Pantsing for plotters

You like to plan your stories. Write detailed outlines and character backgrounds and wikis for your setting with reference photos where appropriate. Answer hundreds of questions that may never be addressed in your book. Maybe you even craft in-world songs and stories, sometimes in languages you’ve invented. Before you ever type the words “Chapter One,” you’ve prepared more than some people actually work on a single project.

Pantsing? Hell no. You would never. You’re an architect, not a gardener!

But what do you do when your plans fail? What happens when you hit a roadblock or traffic jam on your carefully planned route? What if you find yourself getting bored and wondering how to reignite the spark you’ve lost? Or glancing at other paths, their mysterious attractions and sideshows shimmering with potential?

That, amigos, is when you take a page from those pantsers you previously scorned.

If you’re a plotter and you’ve gotten mired or disinterested or frustrated by your story, or you’ve hit on something you didn’t plan for and are scrambling to keep your momentum going, here are some options cribbed from folks who are more comfortable with flying by the seat of, well, you know.

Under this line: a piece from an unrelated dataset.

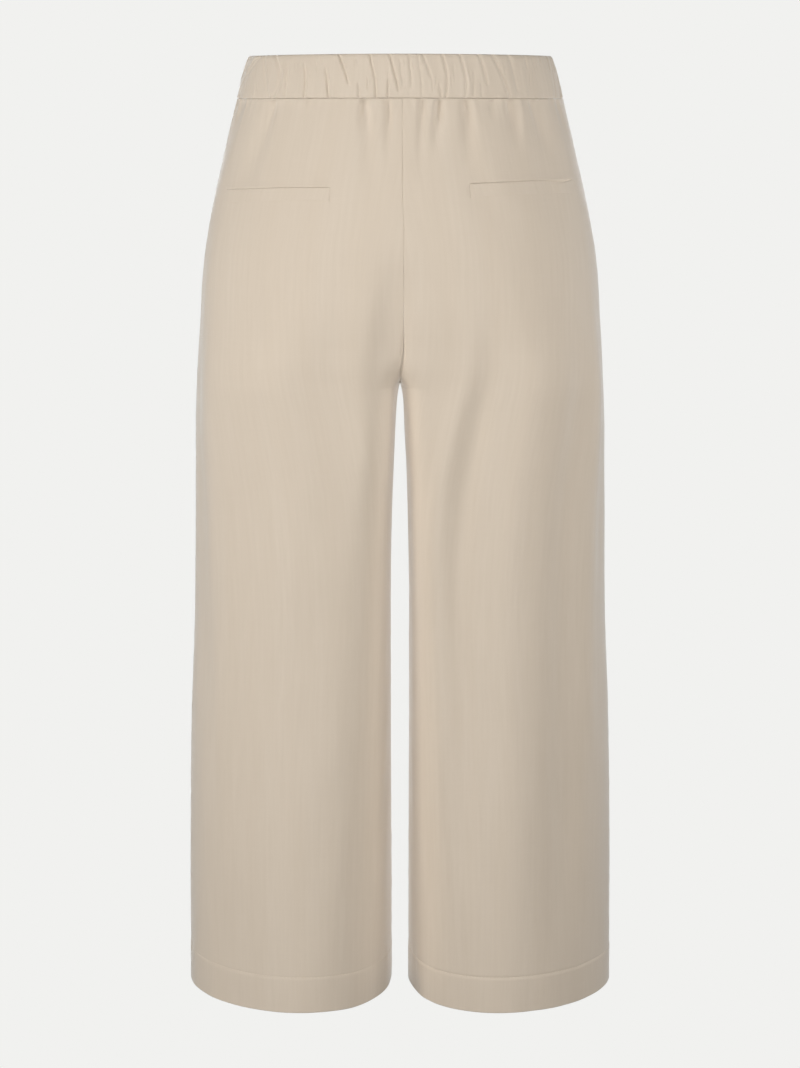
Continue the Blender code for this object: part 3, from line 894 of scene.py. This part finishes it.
def band_section():
    """The waistband's cut: drops down its outside, closer at its edges, and how far it stands out."""
    even = np.linspace(0, 1, BAND_ROWS)
    height = 0.55 * (1 - np.cos(math.pi * even)) / 2 + 0.45 * even
    drops = height * (BAND_HEIGHT - BAND_EDGE) + BAND_EDGE
    return drops, np.interp(drops, *zip(*BAND_PROUD))


# Waves around the band, and how deep each is, along its seam to the panels
FOOT_WAVES = (37, 53, 71, 97, 131)
FOOT_WAVE_DEPTH = 0.11


def foot_ripple(turn):
    """The seam under the waistband opens and shuts unevenly around it."""
    ripple = np.zeros_like(turn)
    for count in FOOT_WAVES:
        ripple = ripple + np.sin(count * turn + 1.7 * count)
    return FOOT_WAVE_DEPTH * ripple


# The inside of the band waves over its elastic: waves around it, their depth,
# and how much the second counts
ELASTIC_WAVES = (61, 97)
ELASTIC_DEPTH = 0.25
ELASTIC_SECOND = 0.7
# Soft swells of the outside: waves around it, depth, and lean down the band
BAND_SWELLS = ((9, 0.18, 2.1), (23, 0.12, -3.0))


def make_waistband():
    """The elastic waistband: cloth gathered around a closed ring."""
    shares = np.linspace(0, 1, BAND_QUARTER + 1)
    rows_out, rows_in, uv_out = [], [], []
    period = band_period(BAND_HEIGHT / 2)
    creases = band_creases(period)
    phase = np.random.default_rng(CREASE_SEED + 1).uniform(0, 6.3, 2)
    for drop, out in zip(*band_section()):
        ring, normal, place = band_ring(drop, shares)
        scale = period / band_period(drop)
        height = drop / BAND_HEIGHT
        fade = ease(drop / 2.2 + 0.35) * ease((BAND_HEIGHT - drop) / 2.0 + 0.35)
        relief = crease_relief(creases, place, height, band_period(drop))
        turn = TURN * place * scale / period
        for count, depth, lean in BAND_SWELLS:
            relief = relief + depth * np.sin(count * turn + lean * height)
        relief = out + relief * fade + foot_ripple(turn) * ease((height - 0.86) / 0.1)
        rows_out.append(swayed(ring + normal * relief[:, None], BACK_LEFT, drop))
        waves = np.sin(ELASTIC_WAVES[0] * turn + phase[0] + 1.2 * height) \
            + ELASTIC_SECOND * np.sin(ELASTIC_WAVES[1] * turn + phase[1])
        inside = BAND_WALL - ELASTIC_DEPTH * waves
        inside = inside - 1.1 * rounding(np.minimum(drop, BAND_HEIGHT - drop), 1.2)
        rows_in.append(ring - normal * inside[:, None])
        across = place * scale * BAND_FULLNESS * MM
        uv_out.append(np.stack([across, np.full_like(place, -drop * MM)], -1))
    grids = [np.array(rows) * MM for rows in (rows_out, rows_in)]
    uv = np.array(uv_out)
    return solid("waistband_cloth", grids, (uv, uv + 0.71), closed_across=True)


def band_line(drop, face, shares):
    """The band's line at one level, which crosses the middle without a seam gap."""
    return half_line(drop, face, 0.0, shares, 0.0, False)


def band_period(drop):
    """The waistband's length around the body at one level."""
    return 2 * sum(band_line(drop, face, np.linspace(0, 1, 3))[5] for face in (-1, 1))


def band_ring(drop, shares):
    """Points around the body at one level, their outward normals and places from the centre back."""
    rows = []
    back_length = band_line(drop, -1, shares)[5]
    for side, face in ((1, -1), (1, 1), (-1, 1), (-1, -1)):
        x, y, nx, ny, place, _ = band_line(drop, face, shares)
        depth = column_at("back" if face < 0 else "front", drop)
        z = waist_lift(np.minimum(1.0, y / depth), face, drop) - drop
        along = back_length + face * place
        point = np.stack([side * x, face * y, z], -1)
        normal = np.stack([side * nx, face * ny, np.zeros_like(nx)], -1)
        pick = slice(None, 0, -1) if side == -face else slice(0, -1)
        rows.append((point[pick], normal[pick], side * along[pick]))
    return map(np.concatenate, zip(*rows))


# ---- stitching
STITCH_PITCH = 3.3
STITCH_LENGTH = 2.4
STITCH_RADIUS = 0.2
STITCH_PROUD = 0.10
STITCH_SIDES = 6
STITCH_RINGS = ((-0.5, 0.25), (-0.38, 0.85), (0.0, 1.0), (0.38, 0.85), (0.5, 0.25))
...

You’ll notice that the key to a lot of these approaches is randomness. Having some external input from outside your own mind works well because humans are naturally pretty good at finding patterns and coming up with ways to integrate new knowledge. Being given some random thing to incorporate into your story is like sticking a piece of grit in an oyster; your brain tends to start working to turn that sucker into a pearl, assuming it doesn’t spit it out immediately. Or it can be like finding a strange puzzle piece, and your imagination perks up and tries to reconstruct more of the picture from that small fragment.

Use random generators.

Websites like Seventh Sanctum or Fantasy Name Generators have dozens, even hundreds of different random generators for everything from character names to magic potion descriptions to fake history book titles. If you’re stuck and need to come up with something on the fly, a random generator can give you a useful placeholder. Or if your brain has taken a temporary vacation and you’re hoping to lure it back, a generator can jump start your imagination and suggest options that lead you to whatever ends up working. Beyond internet options, there are products you can buy like story dice or cards, which tend to be more vague and generalized but offer similar randomized input scenarios.

Take suggestions or dares from family, friends or people on social media.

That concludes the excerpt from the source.